Material:

──────────

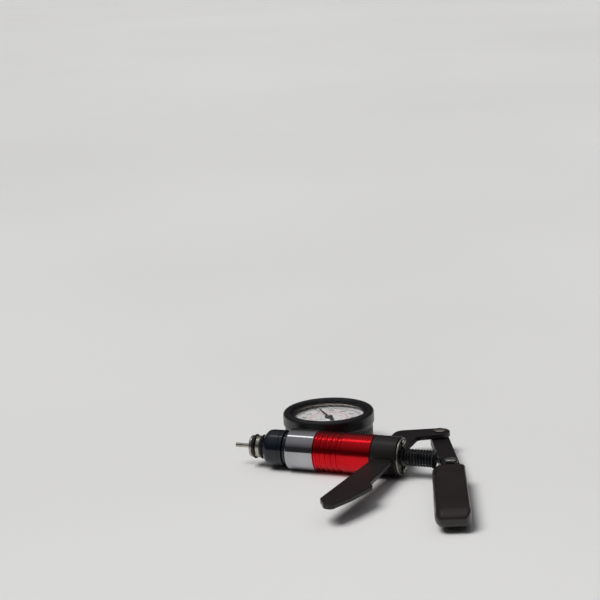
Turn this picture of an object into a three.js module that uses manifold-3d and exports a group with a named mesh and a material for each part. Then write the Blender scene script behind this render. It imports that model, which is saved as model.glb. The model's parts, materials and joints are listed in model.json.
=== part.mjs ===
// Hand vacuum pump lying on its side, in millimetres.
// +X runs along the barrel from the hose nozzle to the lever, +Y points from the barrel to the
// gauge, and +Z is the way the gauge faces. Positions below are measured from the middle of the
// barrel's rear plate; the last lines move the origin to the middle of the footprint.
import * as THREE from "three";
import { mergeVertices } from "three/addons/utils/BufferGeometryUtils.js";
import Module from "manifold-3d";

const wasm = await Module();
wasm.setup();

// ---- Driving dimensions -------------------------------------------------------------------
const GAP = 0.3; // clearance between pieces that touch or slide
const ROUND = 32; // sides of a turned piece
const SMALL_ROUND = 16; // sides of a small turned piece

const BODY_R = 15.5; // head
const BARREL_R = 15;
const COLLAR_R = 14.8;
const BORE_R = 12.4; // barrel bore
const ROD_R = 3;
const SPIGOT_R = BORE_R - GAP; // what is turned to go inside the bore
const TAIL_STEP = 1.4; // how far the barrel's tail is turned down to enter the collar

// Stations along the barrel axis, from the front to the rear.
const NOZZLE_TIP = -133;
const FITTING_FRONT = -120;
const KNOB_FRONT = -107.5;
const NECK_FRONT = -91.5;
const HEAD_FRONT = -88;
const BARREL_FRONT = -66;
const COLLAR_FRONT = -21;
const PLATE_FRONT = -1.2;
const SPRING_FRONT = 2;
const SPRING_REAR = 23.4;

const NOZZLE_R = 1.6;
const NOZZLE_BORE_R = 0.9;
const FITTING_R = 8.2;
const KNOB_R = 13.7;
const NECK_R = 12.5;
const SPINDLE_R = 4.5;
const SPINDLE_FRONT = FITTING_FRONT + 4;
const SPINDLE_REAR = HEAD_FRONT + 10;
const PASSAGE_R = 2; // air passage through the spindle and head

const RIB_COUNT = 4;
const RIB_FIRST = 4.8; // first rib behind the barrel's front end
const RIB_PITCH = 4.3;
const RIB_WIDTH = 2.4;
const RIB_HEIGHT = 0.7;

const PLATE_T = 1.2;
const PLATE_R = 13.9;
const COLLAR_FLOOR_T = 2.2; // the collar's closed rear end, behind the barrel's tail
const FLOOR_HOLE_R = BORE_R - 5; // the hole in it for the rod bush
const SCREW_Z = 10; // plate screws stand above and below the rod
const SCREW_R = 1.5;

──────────

Up to and including the line with "const RIB_HEIGHT = 0.7;", repeat the data exactly, starting from its first line; nothing else belongs in the response.

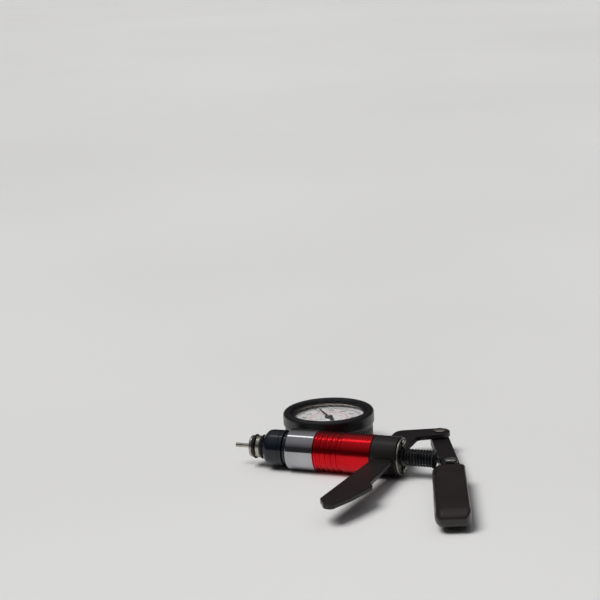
Turn this picture of an object into a three.js module that uses manifold-3d and exports a group with a named mesh and a material for each part. Then write the Blender scene script behind this render. It imports that model, which is saved as model.glb. The model's parts, materials and joints are listed in model.json.
=== part.mjs ===
// Hand vacuum pump lying on its side, in millimetres.
// +X runs along the barrel from the hose nozzle to the lever, +Y points from the barrel to the
// gauge, and +Z is the way the gauge faces. Positions below are measured from the middle of the
// barrel's rear plate; the last lines move the origin to the middle of the footprint.
import * as THREE from "three";
import { mergeVertices } from "three/addons/utils/BufferGeometryUtils.js";
import Module from "manifold-3d";

const wasm = await Module();
wasm.setup();

// ---- Driving dimensions -------------------------------------------------------------------
const GAP = 0.3; // clearance between pieces that touch or slide
const ROUND = 32; // sides of a turned piece
const SMALL_ROUND = 16; // sides of a small turned piece

const BODY_R = 15.5; // head
const BARREL_R = 15;
const COLLAR_R = 14.8;
const BORE_R = 12.4; // barrel bore
const ROD_R = 3;
const SPIGOT_R = BORE_R - GAP; // what is turned to go inside the bore
const TAIL_STEP = 1.4; // how far the barrel's tail is turned down to enter the collar

// Stations along the barrel axis, from the front to the rear.
const NOZZLE_TIP = -133;
const FITTING_FRONT = -120;
const KNOB_FRONT = -107.5;
const NECK_FRONT = -91.5;
const HEAD_FRONT = -88;
const BARREL_FRONT = -66;
const COLLAR_FRONT = -21;
const PLATE_FRONT = -1.2;
const SPRING_FRONT = 2;
const SPRING_REAR = 23.4;

const NOZZLE_R = 1.6;
const NOZZLE_BORE_R = 0.9;
const FITTING_R = 8.2;
const KNOB_R = 13.7;
const NECK_R = 12.5;
const SPINDLE_R = 4.5;
const SPINDLE_FRONT = FITTING_FRONT + 4;
const SPINDLE_REAR = HEAD_FRONT + 10;
const PASSAGE_R = 2; // air passage through the spindle and head

const RIB_COUNT = 4;
const RIB_FIRST = 4.8; // first rib behind the barrel's front end
const RIB_PITCH = 4.3;
const RIB_WIDTH = 2.4;
const RIB_HEIGHT = 0.7;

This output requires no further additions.